Industry analysts see this approach as a competitive advantage. While traditional banks focus on segmented services, Mercury’s business financial software offers an integrated experience designed to adapt to evolving business needs. The Mercury Series C funding round gives the company the capital it needs to invest in R&D while also signalling to the market that it has long-term ambitions beyond serving startups.
Can Mercury become a category-defining fintech?
Mercury’s ability to maintain a strong customer growth rate, expand its product suite, and remain profitable gives it a compelling claim to leadership in the fintech banking platform space. Its strategic focus on building tools around a unified bank account experience sets it apart from neobanks that rely heavily on third-party integrations. Instead, Mercury controls the core infrastructure and has full ownership of its product roadmap.
With over 200,000 businesses already onboard, its network effects are growing stronger. Startups like Linear and Phantom, as well as e-commerce firms like Cocolab, rely on Mercury’s platform to run their financial operations. This customer diversity increases Mercury’s resilience to sector-specific downturns and positions it as a robust platform ready for broader enterprise adoption.
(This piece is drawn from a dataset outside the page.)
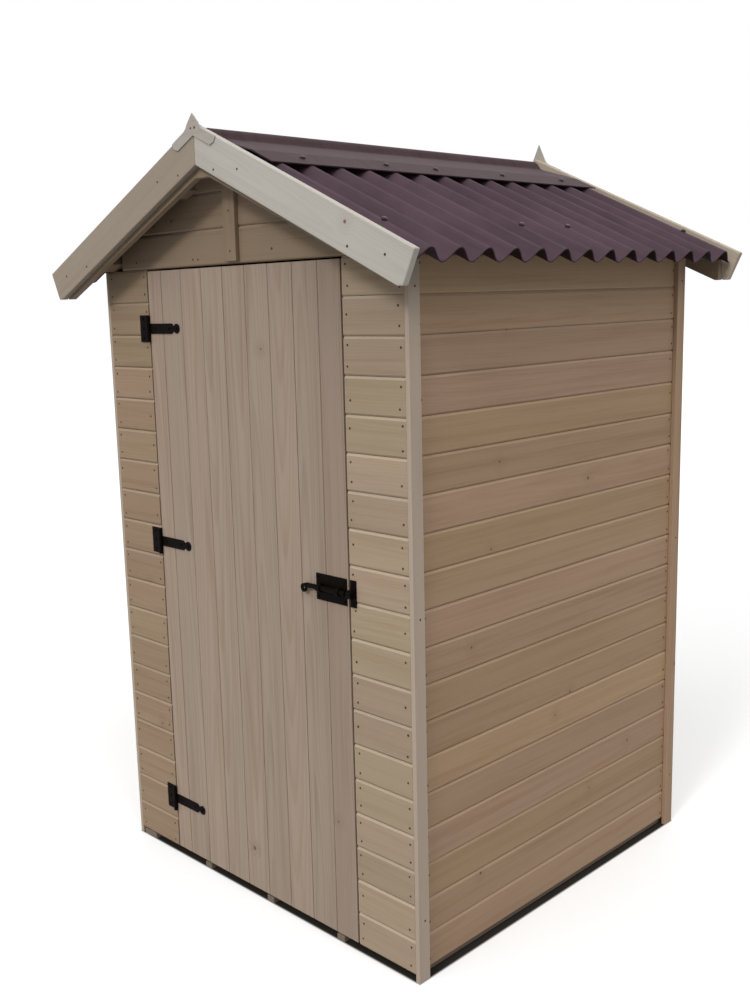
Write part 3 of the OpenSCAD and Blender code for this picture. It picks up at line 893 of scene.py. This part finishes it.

By balancing growth with financial discipline, the company is drawing favourable comparisons to larger fintech players that eventually transitioned into public companies. Should Mercury continue on its current trajectory, an IPO in the next two to three years would not be surprising. However, the company’s leadership has not publicly commented on any listing plans.
The Mercury Series C round provides ample capital and a strategic mandate to deepen its position in the market. For investors and industry watchers alike, the focus now shifts to how the company will execute over the next 12 to 24 months. If it can maintain profitability while scaling into new verticals, Mercury may well become the next cornerstone player in digital finance.